We suggested this might be done through supporting students and staff to apply their knowledge and skills to the benefit of the wider community, at home and abroad, through partnerships and projects based on human values. .
We are gathering examples of projects from around the world. However, they are often on the fringes of institutional agendas, barely visible and frequently driven by individual faculty interests rather than a carefully constructed and supported institutional strategy. They should be central; they deserve more recognition..
Aligning the practice of internationalisation with human values and the common global good requires that we first challenge some of our long-held views about what it is to ‘be international’ as a university, a teacher, a student, a human being. This requires pushing the boundaries of our own and others’ thinking, focusing on people and ensuring that they develop and demonstrate the institution’s espoused human values. .
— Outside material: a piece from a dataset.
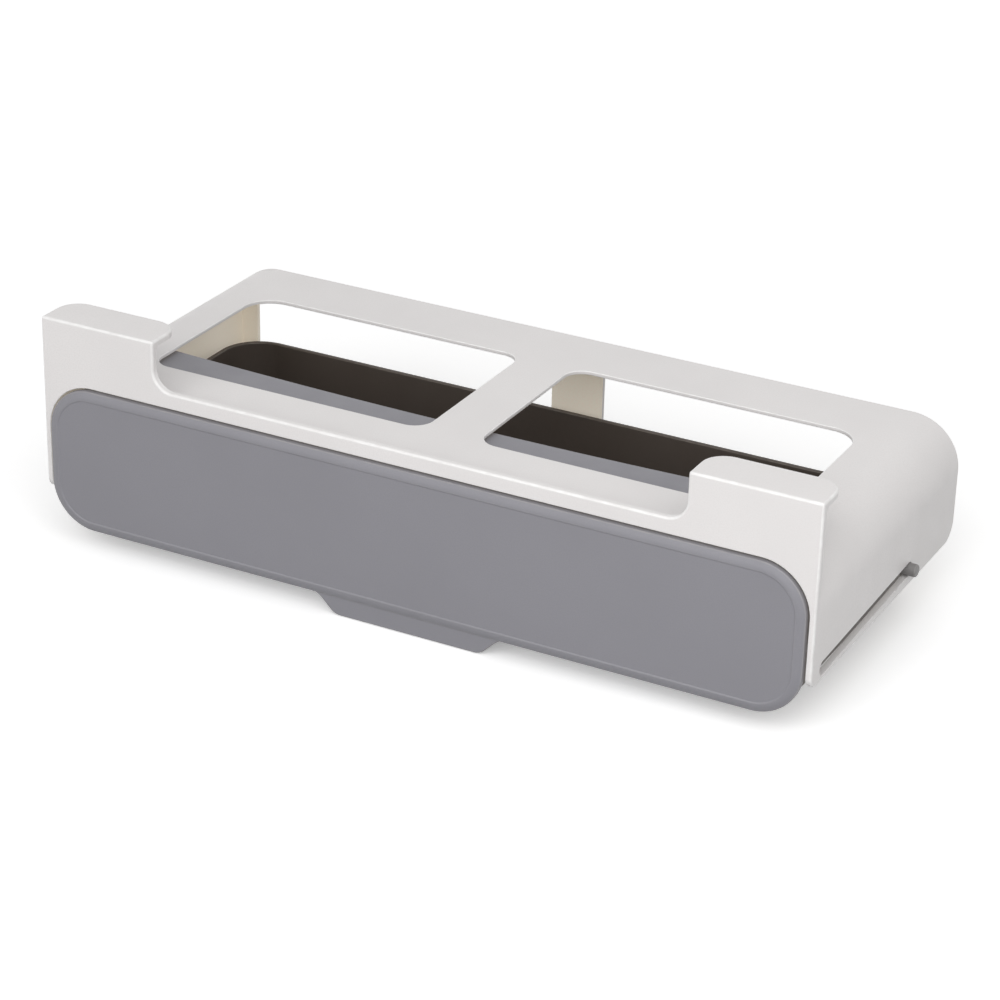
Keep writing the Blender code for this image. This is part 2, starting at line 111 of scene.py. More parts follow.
def newPiece(name, bm):
    bmesh.ops.recalc_face_normals(bm, faces=bm.faces)
    mesh = bpy.data.meshes.new(name)
    bm.to_mesh(mesh)
    bm.free()
    piece = bpy.data.objects.new(name, mesh)
    bpy.context.scene.collection.objects.link(piece)
    return piece


def slab(name, outline, plane, start, end):
    bm = bmesh.new()
    face = bm.faces.new([bm.verts.new(place(plane, p, start)) for p in outline])
    grown = bmesh.ops.extrude_face_region(bm, geom=[face])["geom"]
    moved = [v for v in grown if isinstance(v, bmesh.types.BMVert)]
    bmesh.ops.translate(bm, verts=moved, vec=place(plane, (0, 0), end - start))
    return newPiece(name, bm)


def skin(name, rings):
    # rings with the same number of points, joined one to the next, closed at both ends
    bm = bmesh.new()
    loops = [[bm.verts.new(p) for p in ring] for ring in rings]
    for low, high in zip(loops, loops[1:]):
        for k in range(len(low)):
            n = (k + 1) % len(low)
            bm.faces.new((low[k], low[n], high[n], high[k]))
    bm.faces.new(loops[0])
    bm.faces.new(loops[-1])
    return newPiece(name, bm)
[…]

It also requires new quantitative and qualitative measures. Such measures will seek answers to new questions including: “How are scholars at risk and refugees supported?” and “How many languages are taught and spoken on campus?” .
New qualitative measures will also be needed – of the contributions that faculty and students make to the intercultural construction, exchange and application of knowledge and of the impact that student involvement in intercultural service projects has on their learning..
In summary, to move forward faster we must re-conceptualise success, practise our craft differently and move beyond traditional measures that create inequity and strengthen elitism. .
We will need to find new measures, because what we measure counts. But first individually and collectively we will need to embrace new ways of ‘being’ international, and focus on supporting all students to connect to the world in complicated, rich and subtle ways, accepting that our success will not always be measurable in simple terms. .
In this time of increasing polarisation and nationalism, it is time to push the personal, practical and theoretical boundaries of internationalisation and find new ways of becoming and being international.